The Goddess Hwt-Her bedecked in amuletic jewelry celebrating the Daily Ritual of the Divine Cult

Rearing up from the long and braided plaits of the Goddess' wig is the iaret (Greek uraeus), the cobra goddess with flared hood who was known to spit fire and venom at enemies of the Gods and the divine kings of Egypt.  Specifically, the inflamed cobra was a form assumed by the Goddess Wadjet, the Eye of the Sun-God Ra with Whom Hwt-Her was often associated.  This icon is an image that celebrates the solar identity of the Goddess, Who embodies both the creative and destructive power of Ra as Lord of the Sky.

We find the Wedjat Eye, the Eye of Ra staring out at us from one of the bracelets of Hwt-Her, for in this image She is both Eye and Daughter of Ra, though it is Her creative, not destructive power that is being manifest here.  This fact is symbolized by the double papyrus umbel bracelet the Goddess wears on Her other arm, which has the badge of the Sun-God Ra in its center.  Constantly this icon strives to bring the viewer back to the central solar theology in which the Goddess Hwt-Her occupies a prime position.  She is both Daughter and Consort of the Sun-God, the very hand of His cosmic power, and it is She Who uplifts the Sun and charges the heavens with their beauty, light and regularity.  One cannot fail to notice that the disk of the sun is being cradled in the twisted cow horns upon the Goddess' head, and once again we find the rearing cobra standing up as the protectress of cosmic, solar order.
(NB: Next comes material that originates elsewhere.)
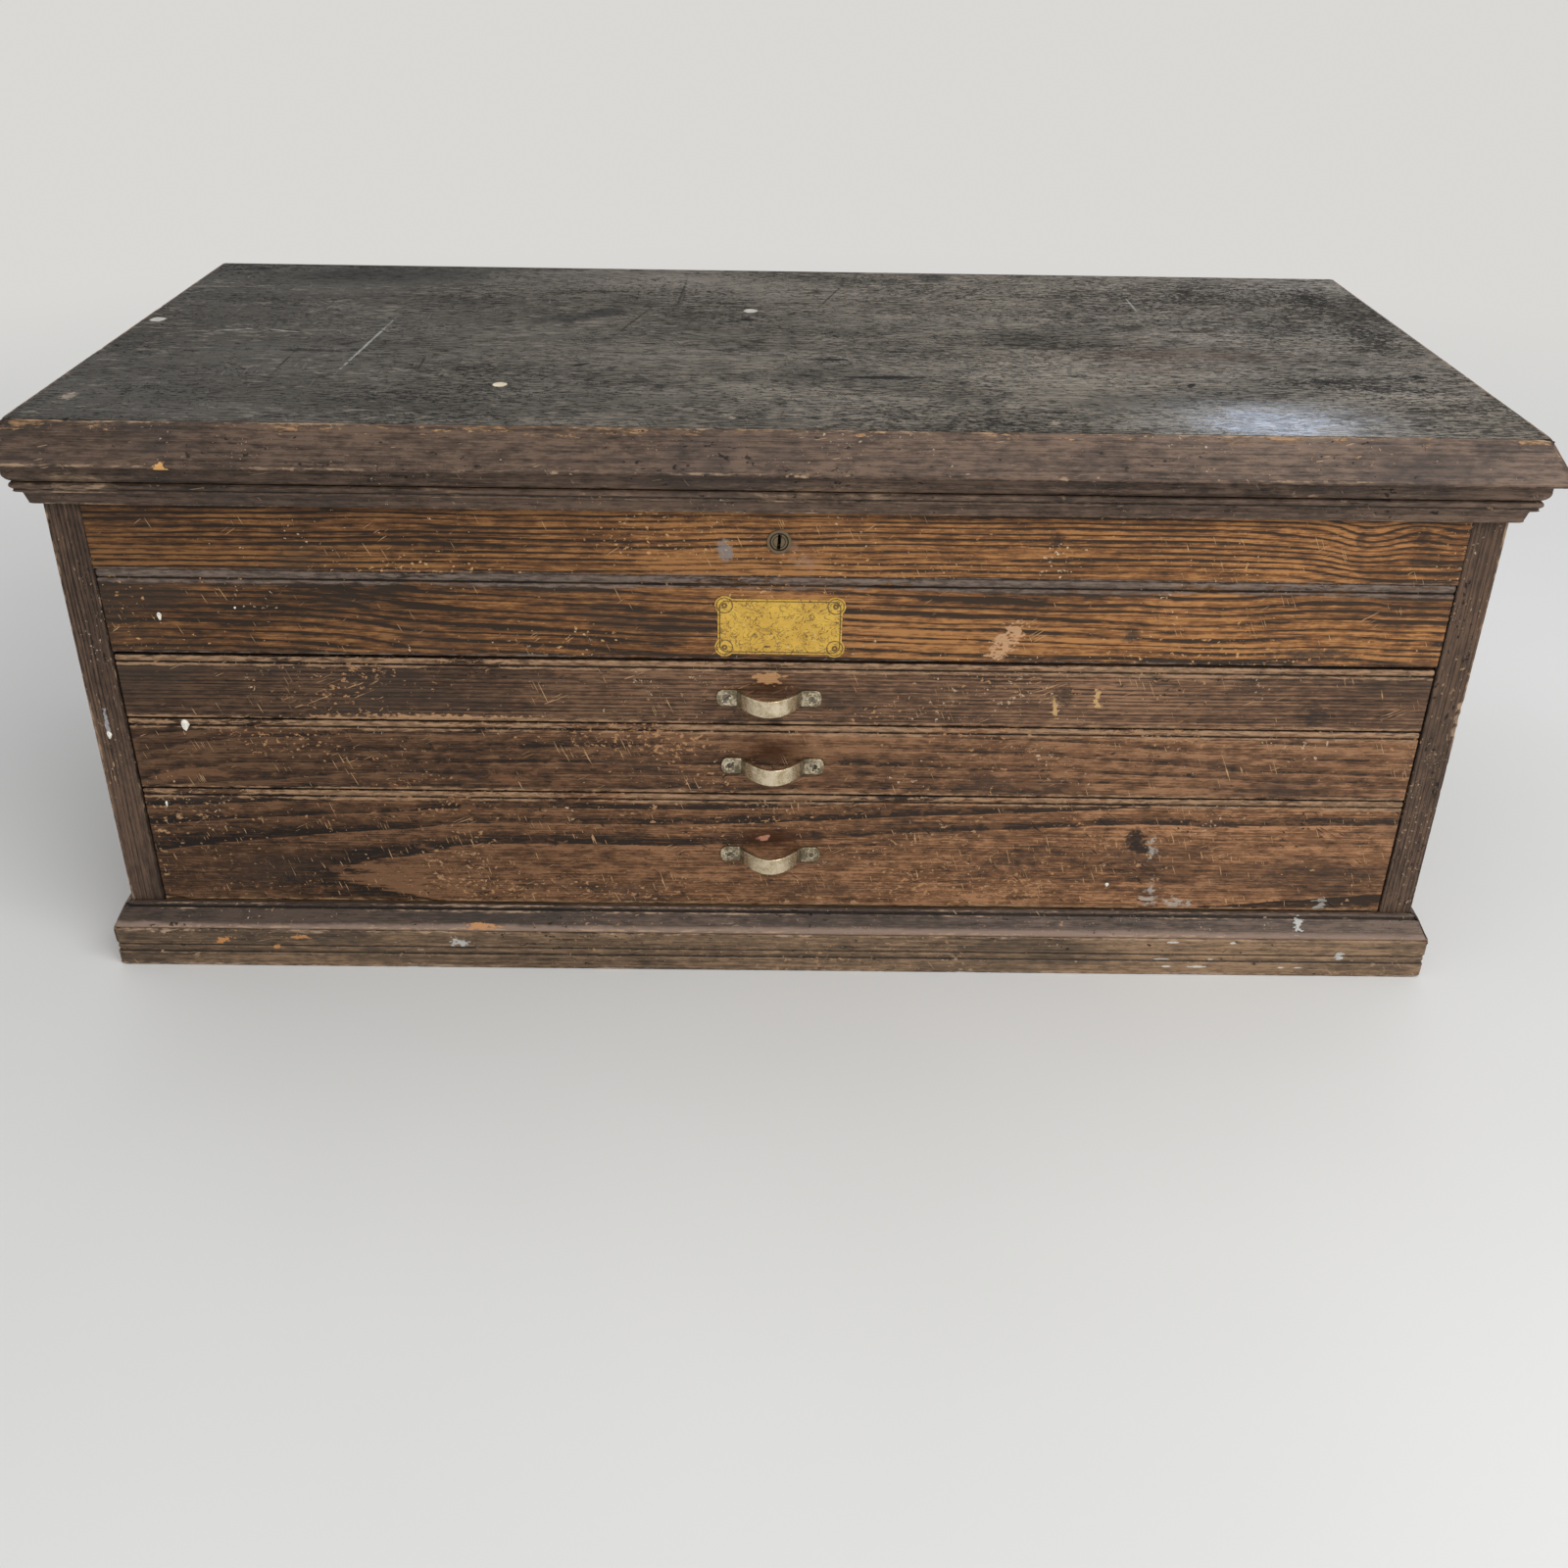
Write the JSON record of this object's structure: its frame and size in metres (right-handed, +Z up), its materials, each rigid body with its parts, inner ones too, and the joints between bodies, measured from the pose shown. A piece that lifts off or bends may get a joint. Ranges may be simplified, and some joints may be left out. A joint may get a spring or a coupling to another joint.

The shoulders and neck of the Goddess are embraced by the falcon wings of Heru, the Goddess' spouse, from Whom She borrows part of Her name.  Hwt-Her means "House (or Mansion) of Heru", and to display such closeness I have depicted the wings of the god protecting...one might say hugging the Goddess.  He is, in fact, bestowing His power, and at the same time receiving the consecration of the Goddess.  As "Mistress of the Sky" and "House of Heru", Hwt-Her is the very embodiment of the celestial vault in which the falcon god makes His home.

Two-dimensional images of the Goddess Hwt-Her commonly depict Her in a very close-fitting sheath dress, and in both private and royal tombs of the New Kingdom this dress is shown as having a specific pattern that in my view must have originated from the nets of brightly glazed faience beads that high status Egyptian women wore over their sheath dresses.  

A faience beaded net and dress from the 4th Dynasty/ Museum of Fine Arts Boston

 This is precisely what I am intending to show in my representation of Hwt-Her's skin-tight sheath dress, which when painted will show as transparent royal linen, calling to mind the poetic fantasy of beholding a woman's naked flesh through wet royal linen.  Because of its transparency, the viewer will be able to see the sumptuous gold cowrie shell girdle, emblematic of the female sex organs, which hugs the Goddess' sensuous thighs closelyMy icon of Hwt-Her is a sacred image of a goddess who epitomizes, and quite unashamedly so, the powerful sexuality and beauty of all women.  (Part 3 to be posted soon).

Close up of detail showing the beaded net covering the form-fitting dress of the Goddess


Notes 

1) Foster, John L.  Love Songs of the New Kingdom.  Austin, Texas, 1974, pp. 20.

2) Dates are those given by Professor John Baines and Dr. Jaromir Malek in their Atlas of Ancient Egypt.
3) For beautifully illustrated and described essays on these three New Kingdom tombs, see Weeks, Kent R.  Valley of the Kings.  Vercelli, Italy, 2001, pps. 384-389, pps. 390-397, pps. 408-413.  See also the Metropolitan Museum of Art's facsimile of the three musicians from the tomb of the scribe Nakht.  Wilkinson, Charles K.  Egyptian Wall Paintings: The Metropolitan Museum of Art's Collection of Facsimiles.  New York, 1983, pp. 53. 
4)  Ibid., pps. 384-385.
5)  ) Ibid., pp. 385.  See also the Metropolitan Museum of Art's facsimile of this scene.  Wilkinson, Ibid., pp. 96.
6)  Foster, Ibid., pp. 61.
7) Wilkinson, Richard H.  Symbol & Magic in Egyptian Art.  London, 1994, pps. 182-183.
8)Redford, Donald B.  The Oxford Essential Guide to Egyptian Mythology.  New York, 2002, pp. 158.
9)Meekes, Dimitri and Favard-Meeks, Christine.  Daily Life of the Egyptian Gods.  London, 1993, pp. 42.
10) My specific reference for this version of the Hwt-Her wig came from a relief of the Goddess in the tomb of Tausert and Setnakht.  See Weeks, Kent R.  Valley of the Kings.  Pp. 227.